Switch the channel order and use Mamba. Specifically, I note that pyspark=3.3.1
is only available from Conda Forge, so the conda-forge
channel should go first to avoid any channel_priority: strict
masking issues. Mamba is faster, gives clearer error reporting, and the maintainers are very responsive.
test_syn_spark_3_3_1.yaml
name: test_syn_spark_3_3_1
channels:
- conda-forge
- defaults
# rest the same...
Create with Mamba (or micromamba):
## install mamba if needed
## conda install -n base -c conda-forge mamba
mamba env create -n test_syn_spark_3_3_1 -f test_syn_spark_3_3_1.yaml
This runs in a few minutes on my machine, which is mostly downloading time.
Other Thoughts
- I wouldn't ever impose a fixed constraint on
pip
or setuptools
unless there is a specific bug you are avoiding. I'd probably at least loosen to use lower bounds.

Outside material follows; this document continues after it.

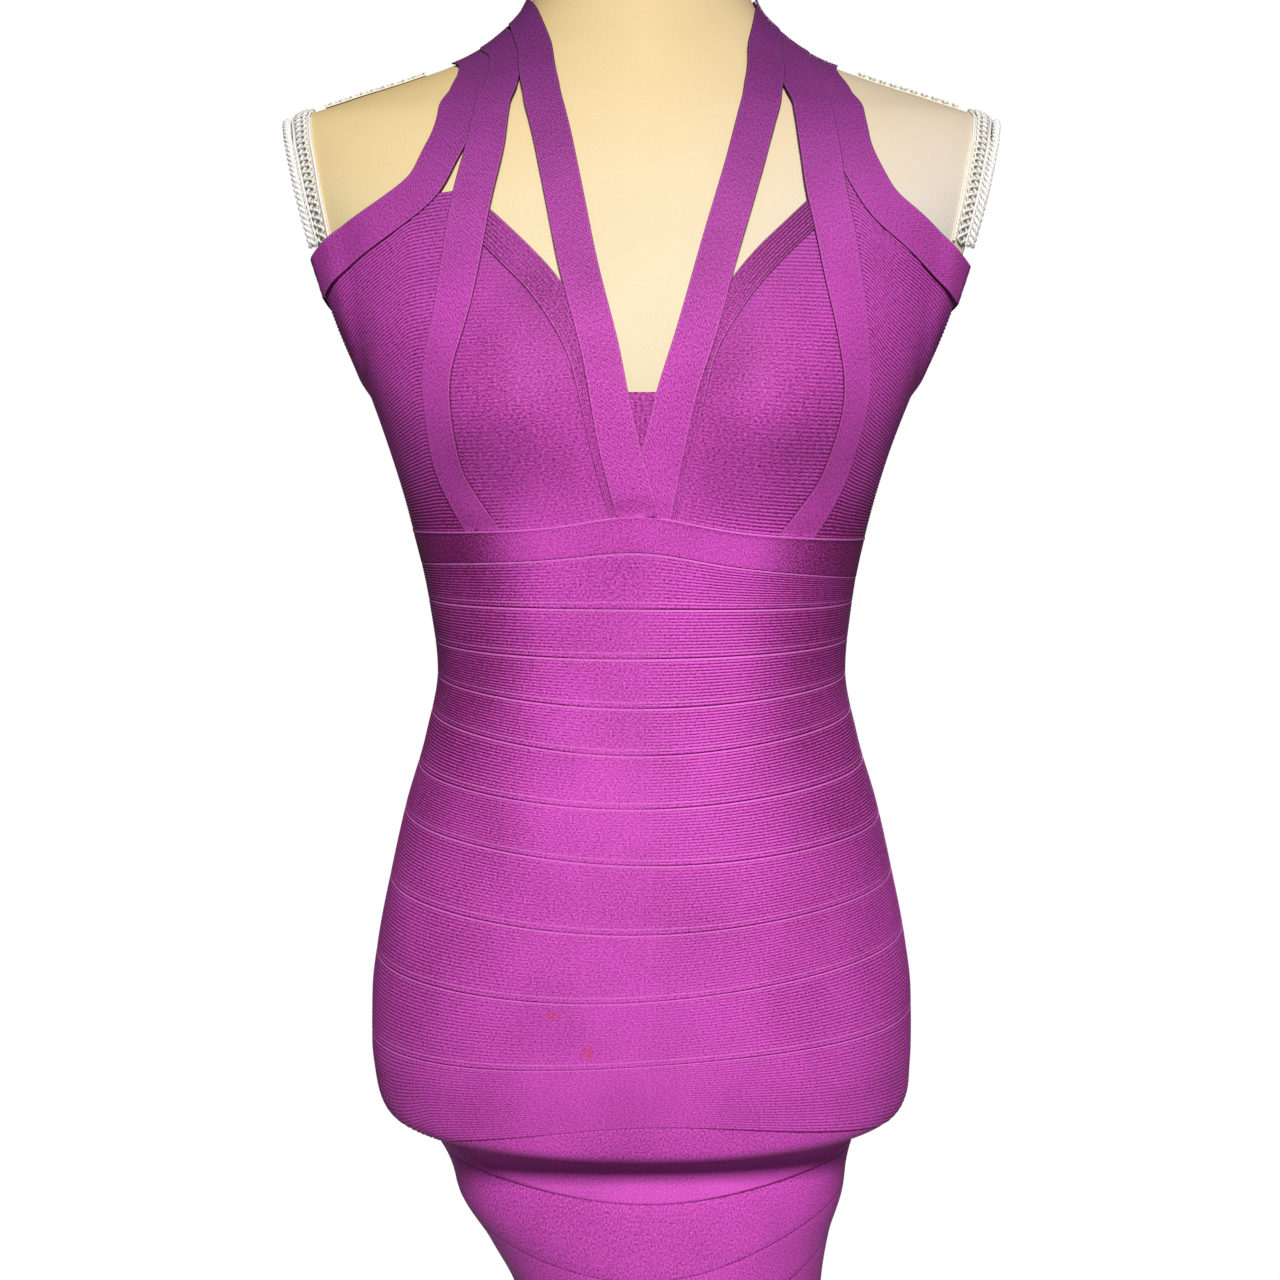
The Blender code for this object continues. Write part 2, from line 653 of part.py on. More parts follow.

- Conda Forge is fully self-sufficient these days - I would not only drop
defaults
, but even insulate against any channel mixing with nodefaults
directive.
- I notice
defaults
channel prefers MKL for BLAS on x64 whereas Conda Forge defaults to OpenBLAS. So, you may want to explicitly declare your preference (e.g., accelerate
on macOS arm64, mkl
on Intel).
In summary, this is how I would write the YAML:
name: test_syn_spark_3_3_1
channels:
- conda-forge
- nodefaults # insulate from user config
dependencies:
## Python Core
- python=3.10
- pip >=23.0
- setuptool >=65.0
## BLAS
## adjust for hardware/preference
- blas=*=mkl
## Conda Python pkgs
- pandas=1.5
- pyarrow=11.0.0
- pyspark=3.3.1
## PyPI pkgs
- pip:
- azure-common==1.1.28
- azure-core==1.26.1
- azure-datalake-store==0.0.51
- azure-identity==1.7.0
- azure-mgmt-core==1.3.2
- azure-mgmt-resource==21.2.1
- azure-mgmt-storage==20.1.0
- azure-storage-blob==12.16.0
- azure-mgmt-authorization==2.0.0
- azure-mgmt-keyvault==10.1.0
- azure-storage-file-datalake==12.11.0
- check-wheel-contents==0.4.0
- pyarrowfs-adlgen2==0.2.4
- wheel-filename==1.4.1